- ENTRIES PROVIDED
>> BEGIN

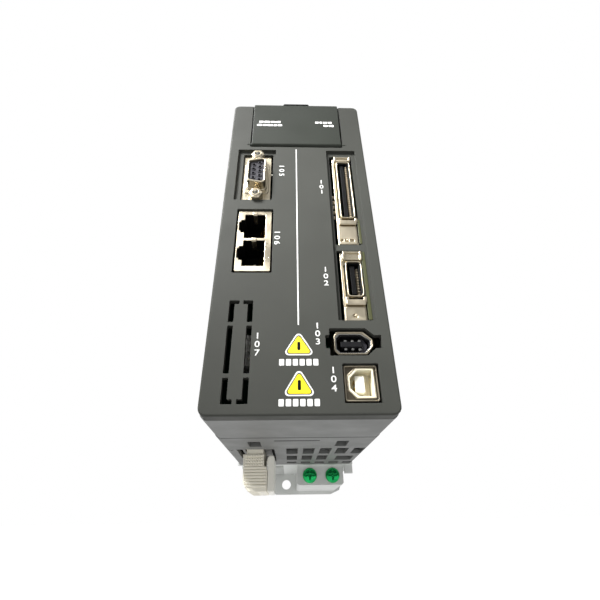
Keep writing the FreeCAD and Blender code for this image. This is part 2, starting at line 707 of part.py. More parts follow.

>> END
>> BEGIN

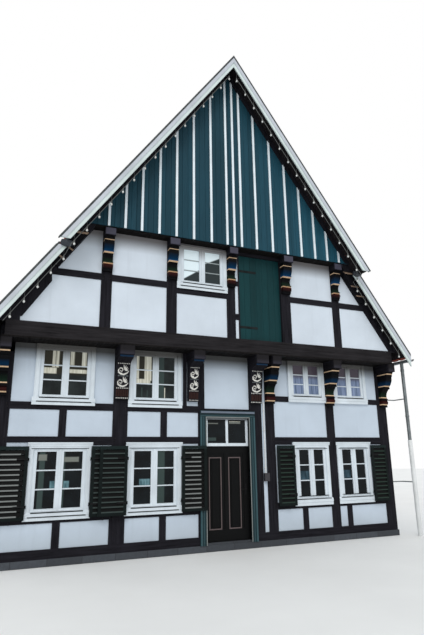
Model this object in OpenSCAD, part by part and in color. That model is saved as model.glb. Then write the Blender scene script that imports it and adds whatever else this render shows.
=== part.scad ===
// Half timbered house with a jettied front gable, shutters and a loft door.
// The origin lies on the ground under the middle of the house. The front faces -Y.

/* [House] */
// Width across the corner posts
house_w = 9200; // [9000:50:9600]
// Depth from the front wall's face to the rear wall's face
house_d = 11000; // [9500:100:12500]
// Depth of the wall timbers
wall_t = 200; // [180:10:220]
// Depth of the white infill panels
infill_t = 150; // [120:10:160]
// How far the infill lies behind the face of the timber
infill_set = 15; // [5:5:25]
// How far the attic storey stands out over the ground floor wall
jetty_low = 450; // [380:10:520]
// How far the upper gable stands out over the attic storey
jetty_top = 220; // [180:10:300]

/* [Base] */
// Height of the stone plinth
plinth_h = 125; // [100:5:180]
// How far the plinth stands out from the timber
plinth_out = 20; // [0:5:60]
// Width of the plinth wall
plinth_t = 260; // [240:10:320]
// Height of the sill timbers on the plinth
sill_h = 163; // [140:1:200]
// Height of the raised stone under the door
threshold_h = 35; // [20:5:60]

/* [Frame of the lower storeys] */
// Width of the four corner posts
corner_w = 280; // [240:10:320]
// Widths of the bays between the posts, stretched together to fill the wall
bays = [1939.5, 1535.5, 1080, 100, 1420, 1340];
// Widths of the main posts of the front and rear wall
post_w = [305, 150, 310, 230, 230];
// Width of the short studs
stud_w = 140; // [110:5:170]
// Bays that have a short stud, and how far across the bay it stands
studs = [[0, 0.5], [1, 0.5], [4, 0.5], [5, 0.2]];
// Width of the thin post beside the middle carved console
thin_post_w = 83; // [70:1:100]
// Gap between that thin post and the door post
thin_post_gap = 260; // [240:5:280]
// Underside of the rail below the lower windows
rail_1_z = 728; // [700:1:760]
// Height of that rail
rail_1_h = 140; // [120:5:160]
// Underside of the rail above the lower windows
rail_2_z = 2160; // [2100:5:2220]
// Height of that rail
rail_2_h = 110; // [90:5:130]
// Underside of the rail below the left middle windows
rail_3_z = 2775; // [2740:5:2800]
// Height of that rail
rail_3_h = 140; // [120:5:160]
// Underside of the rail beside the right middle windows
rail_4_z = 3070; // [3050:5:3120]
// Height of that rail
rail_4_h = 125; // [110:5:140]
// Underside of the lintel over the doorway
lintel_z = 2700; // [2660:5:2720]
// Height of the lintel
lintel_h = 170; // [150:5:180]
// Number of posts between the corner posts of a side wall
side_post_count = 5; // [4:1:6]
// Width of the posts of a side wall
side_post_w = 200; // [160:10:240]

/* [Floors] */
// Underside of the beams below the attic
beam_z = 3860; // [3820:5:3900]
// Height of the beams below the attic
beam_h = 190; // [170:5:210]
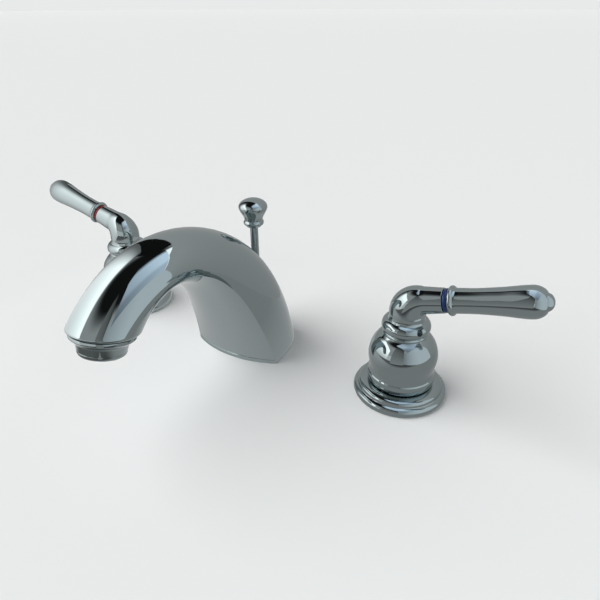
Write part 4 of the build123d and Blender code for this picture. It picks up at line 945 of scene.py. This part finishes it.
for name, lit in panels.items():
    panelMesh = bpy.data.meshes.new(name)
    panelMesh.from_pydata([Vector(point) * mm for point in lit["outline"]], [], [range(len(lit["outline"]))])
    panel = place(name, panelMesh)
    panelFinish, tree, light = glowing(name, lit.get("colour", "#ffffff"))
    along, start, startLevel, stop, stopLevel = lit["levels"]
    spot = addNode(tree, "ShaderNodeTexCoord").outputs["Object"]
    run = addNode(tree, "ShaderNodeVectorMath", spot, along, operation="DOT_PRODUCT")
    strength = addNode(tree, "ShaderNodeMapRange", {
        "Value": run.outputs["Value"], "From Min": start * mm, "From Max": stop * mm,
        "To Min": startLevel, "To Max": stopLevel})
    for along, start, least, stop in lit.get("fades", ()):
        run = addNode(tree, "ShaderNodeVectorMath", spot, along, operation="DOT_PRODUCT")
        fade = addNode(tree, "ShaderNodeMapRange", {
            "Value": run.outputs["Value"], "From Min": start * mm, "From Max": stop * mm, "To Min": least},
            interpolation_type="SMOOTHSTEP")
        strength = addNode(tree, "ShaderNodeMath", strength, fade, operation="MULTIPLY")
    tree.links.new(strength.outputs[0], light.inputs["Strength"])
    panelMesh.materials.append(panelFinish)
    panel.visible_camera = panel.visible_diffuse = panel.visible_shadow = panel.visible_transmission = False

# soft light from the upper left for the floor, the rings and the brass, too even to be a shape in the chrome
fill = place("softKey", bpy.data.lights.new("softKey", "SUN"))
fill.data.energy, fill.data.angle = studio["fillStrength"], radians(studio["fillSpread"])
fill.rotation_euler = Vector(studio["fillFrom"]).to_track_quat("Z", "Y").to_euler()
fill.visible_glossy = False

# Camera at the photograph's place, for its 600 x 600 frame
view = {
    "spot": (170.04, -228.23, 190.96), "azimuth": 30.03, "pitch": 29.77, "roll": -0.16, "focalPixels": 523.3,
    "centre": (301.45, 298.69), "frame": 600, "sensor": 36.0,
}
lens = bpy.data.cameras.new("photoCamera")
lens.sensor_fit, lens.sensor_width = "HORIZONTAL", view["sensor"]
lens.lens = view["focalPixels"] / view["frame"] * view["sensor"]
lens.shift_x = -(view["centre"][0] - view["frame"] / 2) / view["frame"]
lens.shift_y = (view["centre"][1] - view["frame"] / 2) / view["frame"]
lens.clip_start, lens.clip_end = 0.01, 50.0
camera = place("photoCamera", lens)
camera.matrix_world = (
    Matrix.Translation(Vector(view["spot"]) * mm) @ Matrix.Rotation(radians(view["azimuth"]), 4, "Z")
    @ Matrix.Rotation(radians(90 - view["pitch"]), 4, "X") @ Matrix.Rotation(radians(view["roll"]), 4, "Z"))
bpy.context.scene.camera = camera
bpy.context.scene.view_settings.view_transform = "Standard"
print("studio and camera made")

>> END
>> BEGIN

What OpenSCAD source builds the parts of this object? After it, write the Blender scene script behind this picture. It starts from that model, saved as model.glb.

>> END

- REQUIREMENTS
The lines to transcribe begin at the line with "Model this object" and end at the line with "front faces -Y."; copy them exactly, both ends included.

- PROBLEM SOLUTION
Model this object in OpenSCAD, part by part and in color. That model is saved as model.glb. Then write the Blender scene script that imports it and adds whatever else this render shows.
=== part.scad ===
// Half timbered house with a jettied front gable, shutters and a loft door.
// The origin lies on the ground under the middle of the house. The front faces -Y.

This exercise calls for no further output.